Wenn man Aufmerksamkeit für das entsprechende Programm wecken wollen würde. Also, anders als augenscheinlich der NDR jetzt.

Aber es wäre womöglich auch Verschwendung, eigene Energien und die des Publikums zu vergeuden für einen lächerlichen Zweiteiler. Und einfach regulär vier Wochen am Stück kann das NDR-Fernsehen den „Tatortreiniger“ nicht zeigen, weil der Sendeplatz am späten Mittwochabend belegt ist. Hier wiederholt der NDR schließlich das „Großstadtrevier“, aktuell Folgen aus den Jahren 1999 und 2000.
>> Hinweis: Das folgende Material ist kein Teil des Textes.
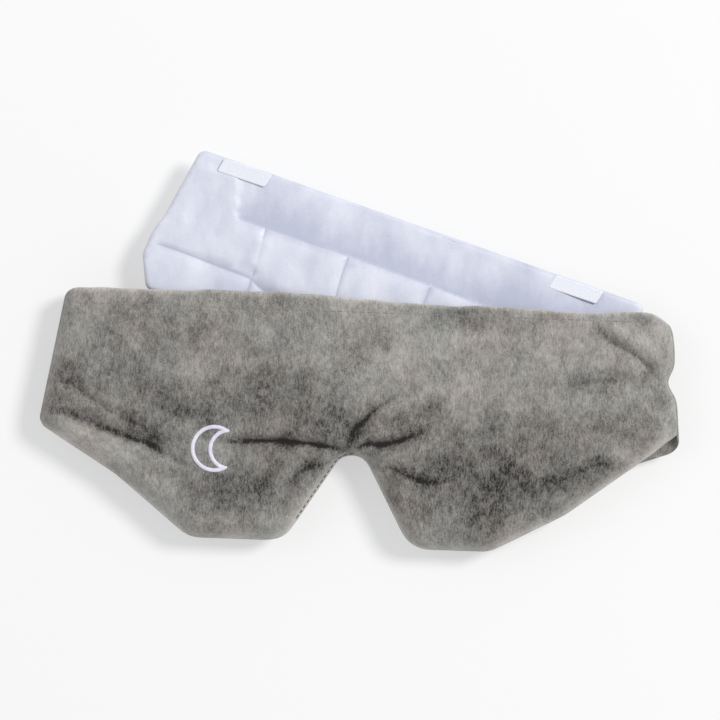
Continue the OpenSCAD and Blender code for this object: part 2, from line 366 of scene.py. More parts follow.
class Nodes:
    """A short way to write a material's node tree."""

    def __init__(self, name, **shader_values):
        self.material = bpy.data.materials.new(name)
        self.material.use_nodes = True
        self.tree = self.material.node_tree
        self.shader = self.tree.nodes["Principled BSDF"]
        self.put(self.shader, shader_values)

    def put(self, node, values):
        """Sets a node's properties and its inputs' values, both by name."""
        for key, value in values.items():
            if key in node.bl_rna.properties:
                setattr(node, key, value)
            else:
                node.inputs[key.replace("_", " ")].default_value = value

    def add(self, kind, **values):
        node = self.tree.nodes.new(kind)
        self.put(node, values)
        return node

    def link(self, source, target, socket):
        output = source if isinstance(source, bpy.types.NodeSocket) else source.outputs[0]
        self.tree.links.new(output, target.inputs[socket])

    def coords(self, scale=(1, 1, 1), turn=0):
        mapping = self.add("ShaderNodeMapping", Scale=scale, Rotation=(0, 0, turn))
        self.link(self.add("ShaderNodeTexCoord").outputs["Object"], mapping, "Vector")
        return mapping

    def noise(self, feature_mm, detail=3, scale=(1, 1, 1), turn=0, roughness=0.55):
        """Noise with features of a given size; `scale` squeezes them along an axis."""
        node = self.add("ShaderNodeTexNoise", Scale=1 / (feature_mm * MM), Detail=detail,
                        Roughness=roughness)
        self.link(self.coords(scale, turn), node, "Vector")
        return node.outputs["Fac"]

    def maths(self, operation, a, b):
        node = self.add("ShaderNodeMath", operation=operation)
        for socket, value in enumerate((a, b)):
            if isinstance(value, (int, float)):
                node.inputs[socket].default_value = value
            else:
                self.link(value, node, socket)
        return node.outputs[0]

    def spread(self, value, low, high):
        """Stretches low..high of a value to 0..1."""
        node = self.add("ShaderNodeMapRange", From_Min=low, From_Max=high)
        self.link(value, node, "Value")
        return node.outputs[0]

    def layered(self, tone, margin, *patterns):
        """A tone plus each pattern's share of it; a pattern counts from margin to 1 - margin."""
        for pattern, share in patterns:
            part = self.maths("MULTIPLY", self.spread(pattern, margin, 1 - margin), share)
            tone = self.maths("ADD", part, tone)
        return tone

    def darkened(self, tone, share=1.0):
        """A tone less the mesh's own shade."""
        shade = self.add("ShaderNodeAttribute", attribute_name="shade").outputs["Fac"]
        return self.maths("SUBTRACT", tone, self.maths("MULTIPLY", shade, share))

    def mix(self, factor, dark, light, **values):
        node = self.add("ShaderNodeMix", data_type="RGBA", **values)
        if isinstance(factor, float):
            node.inputs[0].default_value = factor
        else:
            self.link(factor, node, 0)
        for side, value in zip([s for s in node.inputs if s.type == "RGBA"], (dark, light)):
            if isinstance(value, tuple):
                side.default_value = (*value, 1)
            else:
                self.tree.links.new(value, side)
        return next(s for s in node.outputs if s.type == "RGBA")

    def bump(self, height, depth_mm, strength, below=None):
        node = self.add("ShaderNodeBump", Strength=strength, Distance=depth_mm * MM)
        self.link(height, node, "Height")
        if below is not None:
            self.link(below, node, "Normal")
        return node.outputs[0]

    def done(self, colour, normal):
        """The material with its colour and its relief joined on."""
        self.link(colour, self.shader, "Base Color")
        self.link(normal, self.shader, "Normal")
        return self.material


def plush_material(name, dark, light, shaded=True):
    """Short dense pile: blotchy nap, fine upright streaks and a soft pale rim, a sheen painted into its
    colour by the angle of view.
    """
    m = Nodes(name, Roughness=0.95, Specular_IOR_Level=0.15, Sheen_Weight=0.25, Sheen_Roughness=0.45,
              Sheen_Tint=(0.9, 0.88, 0.86, 1))
    nap = m.noise(15, detail=3, scale=(0.6, 1, 1), roughness=0.5)
    brushed = m.noise(2.6, detail=2, scale=(1, 0.7, 1), turn=0.3)
    streaks = m.noise(0.8, detail=2, scale=(1, 0.32, 1), turn=0.12, roughness=0.75)
    fibres = m.noise(0.42, detail=1, scale=(1, 0.5, 1), turn=-0.2, roughness=0.8)
    tone = m.layered(0.105, 0.35, (nap, 0.12), (brushed, 0.14), (streaks, 0.18), (fibres, 0.15))
    if shaded:
        tone = m.darkened(tone, 0.75)
    # Painted sheen: the tone gets lighter where the surface turns away from the view.
    facing = m.add("ShaderNodeLayerWeight", Blend=0.32).outputs["Facing"]
    tone = m.maths("ADD", tone, m.maths("MULTIPLY", facing, 0.25))
    hue = m.spread(m.noise(26, detail=2), 0.35, 0.65)
    tint = m.mix(hue, (0.97, 1.0, 0.985), (1.03, 0.99, 0.975))
    colour = m.mix(1.0, m.mix(tone, dark, light), tint, blend_type="MULTIPLY")
    streaky = m.bump(streaks, 0.45, 0.6, m.bump(brushed, 0.6, 0.4))
    return m.done(colour, m.bump(fibres, 0.25, 0.6, streaky))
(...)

Es ist ein unfassbares, allumfassendes Elend und vermutlich steckt nicht einmal böse Absicht dahinter, sondern die übliche Mischung aus Ahnungslosigkeit, Desinteresse und bürokratischen Zwängen.

Ich würde mich auch nicht so drüber aufregen, wäre nicht das, was der NDR da versteckt, so zauberhaft geworden. Die Schauspieler sind wunderbar; Bjarne Mädel gibt überzeugend einen bauernschlauen Malocher; die Geschichten handeln auf eine ganz und gar unpathetische Weise vom Sinn des Lebens im Angesicht des Todes; sie sind gleichzeitig zart und albern, überraschend und wahr. Ein größerer Teil der ersten Folge spielt mit der Erwartung, dass es in der nächsten Sekunde zum Oralverkehr zwischen den beiden Protagonisten kommen müsste, was besonders amüsant ist, wenn man es sich im Dritten Programm des NDR vorstellt. Und dann ist da noch der umwerfende Monolog, mit dem der Tatortreiniger der Prostituierten erklärt, warum Krawattenverkäufer wirklich ein total abwegiger Beruf ist.

Es ist bestimmt kontraproduktiv, übertriebene Erwartungen zu wecken, aber für mich war es die lustigste deutsche Serie, die ich seit langem gesehen habe. Dem geschätzten Kollegen Hans Hoff von der „Süddeutschen“ ging es ähnlich.